## Recorded information
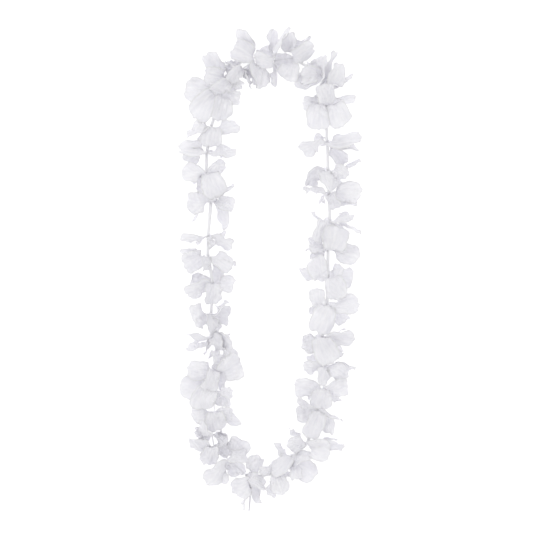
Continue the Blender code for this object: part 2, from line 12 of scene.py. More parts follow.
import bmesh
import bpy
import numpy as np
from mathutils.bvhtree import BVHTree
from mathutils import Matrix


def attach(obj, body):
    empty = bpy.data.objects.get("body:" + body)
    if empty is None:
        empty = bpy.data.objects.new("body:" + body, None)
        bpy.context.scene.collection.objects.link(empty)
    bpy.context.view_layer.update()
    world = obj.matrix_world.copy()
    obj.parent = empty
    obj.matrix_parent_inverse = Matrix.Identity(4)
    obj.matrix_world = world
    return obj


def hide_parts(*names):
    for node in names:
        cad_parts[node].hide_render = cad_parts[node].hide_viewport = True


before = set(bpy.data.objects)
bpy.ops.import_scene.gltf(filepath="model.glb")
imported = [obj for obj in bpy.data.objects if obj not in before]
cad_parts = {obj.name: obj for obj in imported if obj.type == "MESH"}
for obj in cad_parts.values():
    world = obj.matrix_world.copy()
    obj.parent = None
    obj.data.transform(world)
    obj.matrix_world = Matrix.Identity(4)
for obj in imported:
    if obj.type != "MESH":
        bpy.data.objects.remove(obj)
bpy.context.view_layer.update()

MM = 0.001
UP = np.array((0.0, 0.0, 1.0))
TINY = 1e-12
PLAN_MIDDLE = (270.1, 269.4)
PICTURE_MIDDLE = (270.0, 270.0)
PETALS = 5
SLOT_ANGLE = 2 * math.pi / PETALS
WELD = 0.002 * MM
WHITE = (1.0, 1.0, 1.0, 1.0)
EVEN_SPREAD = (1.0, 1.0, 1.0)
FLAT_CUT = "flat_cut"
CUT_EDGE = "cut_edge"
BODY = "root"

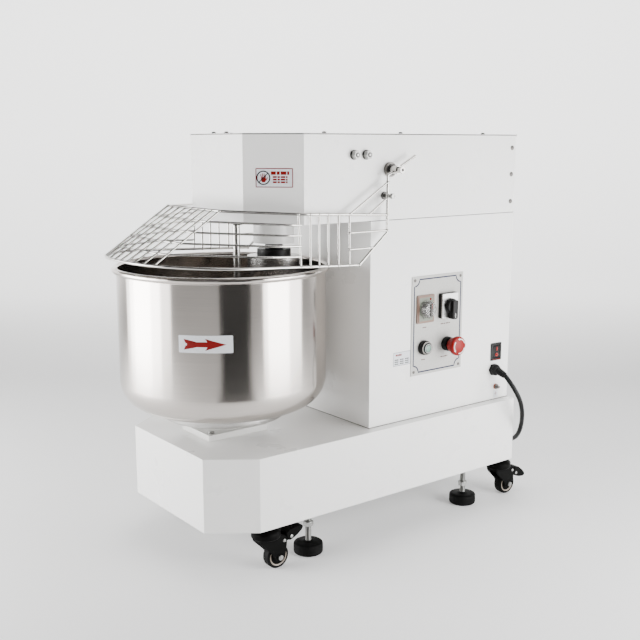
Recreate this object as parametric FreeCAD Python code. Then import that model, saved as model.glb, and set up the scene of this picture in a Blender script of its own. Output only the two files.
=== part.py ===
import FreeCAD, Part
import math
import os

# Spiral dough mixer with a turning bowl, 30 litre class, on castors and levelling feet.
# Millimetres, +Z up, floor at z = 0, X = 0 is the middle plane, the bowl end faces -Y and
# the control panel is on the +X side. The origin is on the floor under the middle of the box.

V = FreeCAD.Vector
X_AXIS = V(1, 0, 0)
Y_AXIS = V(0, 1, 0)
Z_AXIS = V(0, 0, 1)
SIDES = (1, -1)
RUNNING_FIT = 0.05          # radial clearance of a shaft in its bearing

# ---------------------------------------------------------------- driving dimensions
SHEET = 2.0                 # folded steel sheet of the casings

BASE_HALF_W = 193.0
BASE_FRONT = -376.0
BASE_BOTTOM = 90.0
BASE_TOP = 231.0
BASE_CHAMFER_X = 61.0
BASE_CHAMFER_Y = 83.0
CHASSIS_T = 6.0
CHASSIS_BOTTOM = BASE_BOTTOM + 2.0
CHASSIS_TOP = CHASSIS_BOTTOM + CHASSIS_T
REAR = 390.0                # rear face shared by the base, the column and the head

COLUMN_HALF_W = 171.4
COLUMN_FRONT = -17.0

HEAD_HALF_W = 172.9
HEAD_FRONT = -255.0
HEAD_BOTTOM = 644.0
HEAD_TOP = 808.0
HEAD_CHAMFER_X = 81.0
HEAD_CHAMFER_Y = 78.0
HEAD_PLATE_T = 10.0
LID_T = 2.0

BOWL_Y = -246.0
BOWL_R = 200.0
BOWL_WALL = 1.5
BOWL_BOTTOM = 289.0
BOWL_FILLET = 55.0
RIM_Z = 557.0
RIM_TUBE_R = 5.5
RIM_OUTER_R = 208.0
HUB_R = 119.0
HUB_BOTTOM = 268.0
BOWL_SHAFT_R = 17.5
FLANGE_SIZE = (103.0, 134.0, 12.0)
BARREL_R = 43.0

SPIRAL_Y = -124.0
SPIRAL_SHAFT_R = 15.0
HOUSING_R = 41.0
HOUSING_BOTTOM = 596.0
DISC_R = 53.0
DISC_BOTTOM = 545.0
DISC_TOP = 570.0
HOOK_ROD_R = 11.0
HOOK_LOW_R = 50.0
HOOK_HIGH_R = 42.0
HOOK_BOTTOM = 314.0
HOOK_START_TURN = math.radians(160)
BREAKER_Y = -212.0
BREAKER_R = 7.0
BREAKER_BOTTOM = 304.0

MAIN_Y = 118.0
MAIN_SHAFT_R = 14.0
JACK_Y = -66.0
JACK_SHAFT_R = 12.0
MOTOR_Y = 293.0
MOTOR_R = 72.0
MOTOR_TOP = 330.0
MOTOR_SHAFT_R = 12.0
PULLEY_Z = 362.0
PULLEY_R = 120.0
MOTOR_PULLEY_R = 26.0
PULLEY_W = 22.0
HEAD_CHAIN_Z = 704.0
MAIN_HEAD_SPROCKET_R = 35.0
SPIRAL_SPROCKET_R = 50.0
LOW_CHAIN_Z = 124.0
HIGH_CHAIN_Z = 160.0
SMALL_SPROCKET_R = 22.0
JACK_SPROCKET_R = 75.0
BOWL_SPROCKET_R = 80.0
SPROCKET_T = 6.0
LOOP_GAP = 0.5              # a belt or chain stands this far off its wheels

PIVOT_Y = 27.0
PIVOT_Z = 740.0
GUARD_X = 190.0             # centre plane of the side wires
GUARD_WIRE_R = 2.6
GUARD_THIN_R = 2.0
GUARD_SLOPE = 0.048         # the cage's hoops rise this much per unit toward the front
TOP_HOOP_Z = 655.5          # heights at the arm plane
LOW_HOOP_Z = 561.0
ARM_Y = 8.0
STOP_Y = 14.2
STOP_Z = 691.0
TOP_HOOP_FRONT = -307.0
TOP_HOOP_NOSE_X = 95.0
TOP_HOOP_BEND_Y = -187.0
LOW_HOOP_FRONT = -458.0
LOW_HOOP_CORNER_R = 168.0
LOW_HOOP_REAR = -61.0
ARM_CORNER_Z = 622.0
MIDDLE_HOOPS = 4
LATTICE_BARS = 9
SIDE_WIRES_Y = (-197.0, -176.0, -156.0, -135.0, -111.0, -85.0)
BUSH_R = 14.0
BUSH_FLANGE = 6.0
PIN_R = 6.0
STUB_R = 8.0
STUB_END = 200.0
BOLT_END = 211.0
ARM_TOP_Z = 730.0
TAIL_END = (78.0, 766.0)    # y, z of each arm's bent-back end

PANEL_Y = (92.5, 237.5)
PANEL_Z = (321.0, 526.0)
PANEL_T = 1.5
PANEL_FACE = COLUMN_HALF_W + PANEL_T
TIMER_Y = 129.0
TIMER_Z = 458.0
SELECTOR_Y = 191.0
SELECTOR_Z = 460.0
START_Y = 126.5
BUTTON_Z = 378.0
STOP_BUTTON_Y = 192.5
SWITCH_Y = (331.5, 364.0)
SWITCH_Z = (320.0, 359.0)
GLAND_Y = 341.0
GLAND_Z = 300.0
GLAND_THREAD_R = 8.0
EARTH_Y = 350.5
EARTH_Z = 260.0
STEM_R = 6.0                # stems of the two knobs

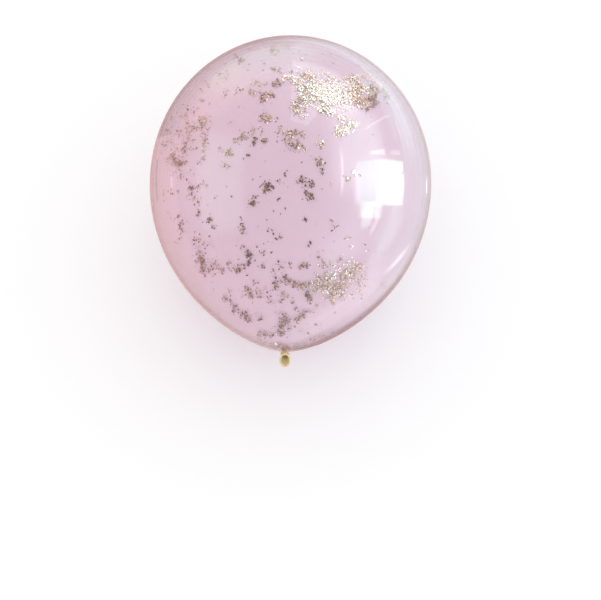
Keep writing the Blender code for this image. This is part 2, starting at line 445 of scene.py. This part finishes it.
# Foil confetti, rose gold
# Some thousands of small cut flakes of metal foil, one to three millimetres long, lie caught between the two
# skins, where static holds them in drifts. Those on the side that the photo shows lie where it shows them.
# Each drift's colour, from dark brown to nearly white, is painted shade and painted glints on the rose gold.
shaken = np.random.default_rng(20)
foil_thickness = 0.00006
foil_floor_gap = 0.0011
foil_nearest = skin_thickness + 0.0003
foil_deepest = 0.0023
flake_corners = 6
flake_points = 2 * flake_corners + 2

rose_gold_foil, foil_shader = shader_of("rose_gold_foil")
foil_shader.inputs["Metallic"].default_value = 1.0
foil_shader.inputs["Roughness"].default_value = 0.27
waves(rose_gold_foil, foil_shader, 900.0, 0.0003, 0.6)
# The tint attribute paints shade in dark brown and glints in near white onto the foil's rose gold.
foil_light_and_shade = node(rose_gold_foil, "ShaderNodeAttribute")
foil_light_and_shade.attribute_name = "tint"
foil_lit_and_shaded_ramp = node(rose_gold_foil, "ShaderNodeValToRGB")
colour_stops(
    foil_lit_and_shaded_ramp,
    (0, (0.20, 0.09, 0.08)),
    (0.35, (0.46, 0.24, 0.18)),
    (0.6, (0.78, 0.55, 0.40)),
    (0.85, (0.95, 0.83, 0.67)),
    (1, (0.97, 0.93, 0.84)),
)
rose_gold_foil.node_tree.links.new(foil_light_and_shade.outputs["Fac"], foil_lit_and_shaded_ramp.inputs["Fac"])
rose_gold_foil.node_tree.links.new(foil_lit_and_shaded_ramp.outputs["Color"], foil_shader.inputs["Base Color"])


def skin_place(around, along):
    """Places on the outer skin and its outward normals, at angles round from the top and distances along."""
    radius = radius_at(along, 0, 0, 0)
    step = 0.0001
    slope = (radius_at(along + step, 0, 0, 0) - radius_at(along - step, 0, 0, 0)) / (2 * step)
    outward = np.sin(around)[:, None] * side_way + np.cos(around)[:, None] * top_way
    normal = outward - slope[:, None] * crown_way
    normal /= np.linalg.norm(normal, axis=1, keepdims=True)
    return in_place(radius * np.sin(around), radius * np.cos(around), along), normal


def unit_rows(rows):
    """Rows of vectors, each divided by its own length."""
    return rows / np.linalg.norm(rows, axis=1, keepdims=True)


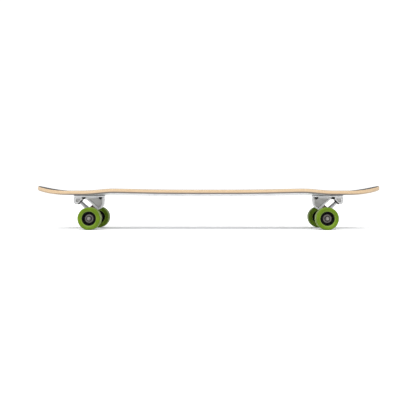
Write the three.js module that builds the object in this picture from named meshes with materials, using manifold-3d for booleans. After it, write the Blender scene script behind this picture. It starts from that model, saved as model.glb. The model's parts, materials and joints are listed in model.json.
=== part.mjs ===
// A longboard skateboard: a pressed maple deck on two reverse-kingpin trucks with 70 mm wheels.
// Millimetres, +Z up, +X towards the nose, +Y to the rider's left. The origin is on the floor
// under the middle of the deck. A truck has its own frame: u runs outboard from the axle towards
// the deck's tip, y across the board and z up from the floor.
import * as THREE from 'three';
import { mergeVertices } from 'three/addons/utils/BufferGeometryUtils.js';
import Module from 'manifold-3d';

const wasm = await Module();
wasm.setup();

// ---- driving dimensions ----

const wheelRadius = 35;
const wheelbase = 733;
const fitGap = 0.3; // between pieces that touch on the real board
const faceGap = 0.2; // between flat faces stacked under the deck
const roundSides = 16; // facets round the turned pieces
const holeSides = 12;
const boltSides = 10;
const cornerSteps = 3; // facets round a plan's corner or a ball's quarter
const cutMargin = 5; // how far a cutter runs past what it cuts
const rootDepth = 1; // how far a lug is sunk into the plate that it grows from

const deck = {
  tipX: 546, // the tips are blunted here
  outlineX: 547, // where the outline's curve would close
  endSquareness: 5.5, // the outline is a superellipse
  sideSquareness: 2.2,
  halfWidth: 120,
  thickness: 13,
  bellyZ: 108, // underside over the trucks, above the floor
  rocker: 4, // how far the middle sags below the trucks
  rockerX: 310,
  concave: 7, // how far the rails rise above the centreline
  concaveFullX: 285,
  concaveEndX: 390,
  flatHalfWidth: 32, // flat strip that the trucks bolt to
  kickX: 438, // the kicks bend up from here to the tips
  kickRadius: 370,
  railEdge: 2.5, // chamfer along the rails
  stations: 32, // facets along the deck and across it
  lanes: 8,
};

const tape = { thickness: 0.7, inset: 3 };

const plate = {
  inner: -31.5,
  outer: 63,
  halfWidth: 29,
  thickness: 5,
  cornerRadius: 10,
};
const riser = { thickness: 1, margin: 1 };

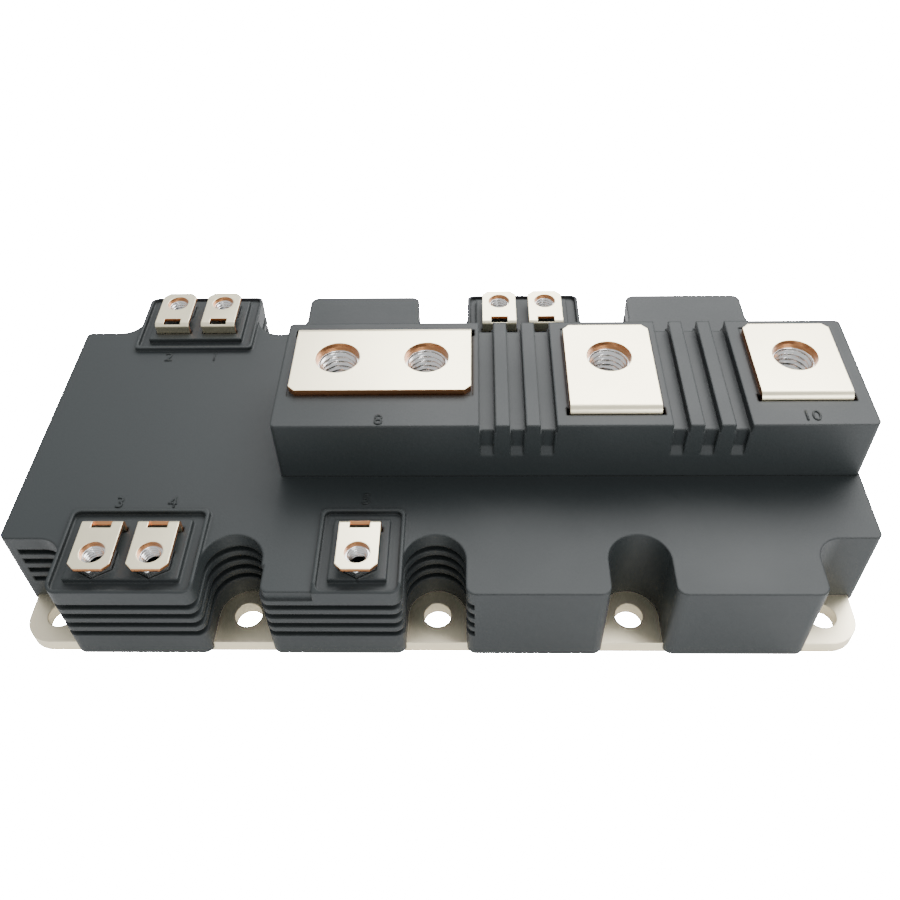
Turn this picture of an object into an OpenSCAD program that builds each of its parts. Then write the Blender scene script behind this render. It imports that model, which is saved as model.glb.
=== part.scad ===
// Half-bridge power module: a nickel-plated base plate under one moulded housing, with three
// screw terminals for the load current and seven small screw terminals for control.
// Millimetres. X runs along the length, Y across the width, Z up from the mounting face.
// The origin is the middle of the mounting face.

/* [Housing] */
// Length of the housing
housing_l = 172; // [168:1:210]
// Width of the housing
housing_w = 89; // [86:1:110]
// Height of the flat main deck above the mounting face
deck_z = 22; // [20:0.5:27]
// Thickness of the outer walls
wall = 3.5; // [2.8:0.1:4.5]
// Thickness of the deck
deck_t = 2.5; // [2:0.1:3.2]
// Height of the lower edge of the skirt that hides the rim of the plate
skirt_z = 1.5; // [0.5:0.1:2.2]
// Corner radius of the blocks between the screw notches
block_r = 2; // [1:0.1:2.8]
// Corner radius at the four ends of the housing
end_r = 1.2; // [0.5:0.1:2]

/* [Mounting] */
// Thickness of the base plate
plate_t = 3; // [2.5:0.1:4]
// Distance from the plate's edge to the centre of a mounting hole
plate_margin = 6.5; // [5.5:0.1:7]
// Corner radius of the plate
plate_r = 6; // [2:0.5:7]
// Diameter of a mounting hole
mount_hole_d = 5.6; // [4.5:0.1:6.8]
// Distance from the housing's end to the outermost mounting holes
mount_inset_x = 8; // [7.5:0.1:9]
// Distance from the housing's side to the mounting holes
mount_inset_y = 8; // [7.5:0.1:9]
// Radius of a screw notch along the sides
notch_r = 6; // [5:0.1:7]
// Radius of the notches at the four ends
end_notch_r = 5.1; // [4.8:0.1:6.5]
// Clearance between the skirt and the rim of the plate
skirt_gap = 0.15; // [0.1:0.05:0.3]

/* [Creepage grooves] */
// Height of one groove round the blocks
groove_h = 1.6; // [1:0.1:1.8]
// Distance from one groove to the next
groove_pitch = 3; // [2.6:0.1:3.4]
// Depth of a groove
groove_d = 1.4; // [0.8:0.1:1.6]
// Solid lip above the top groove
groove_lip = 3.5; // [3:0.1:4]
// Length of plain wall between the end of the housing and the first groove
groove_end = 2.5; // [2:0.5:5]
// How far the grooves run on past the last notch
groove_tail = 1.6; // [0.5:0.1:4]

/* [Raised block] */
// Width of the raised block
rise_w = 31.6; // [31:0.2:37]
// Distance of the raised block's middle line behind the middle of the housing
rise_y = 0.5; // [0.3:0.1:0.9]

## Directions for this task
Each line that has the word "empty" should be copied.

## Worked solution
    empty = bpy.data.objects.get("body:" + body)
    if empty is None:
        empty = bpy.data.objects.new("body:" + body, None)
        bpy.context.scene.collection.objects.link(empty)
    obj.parent = empty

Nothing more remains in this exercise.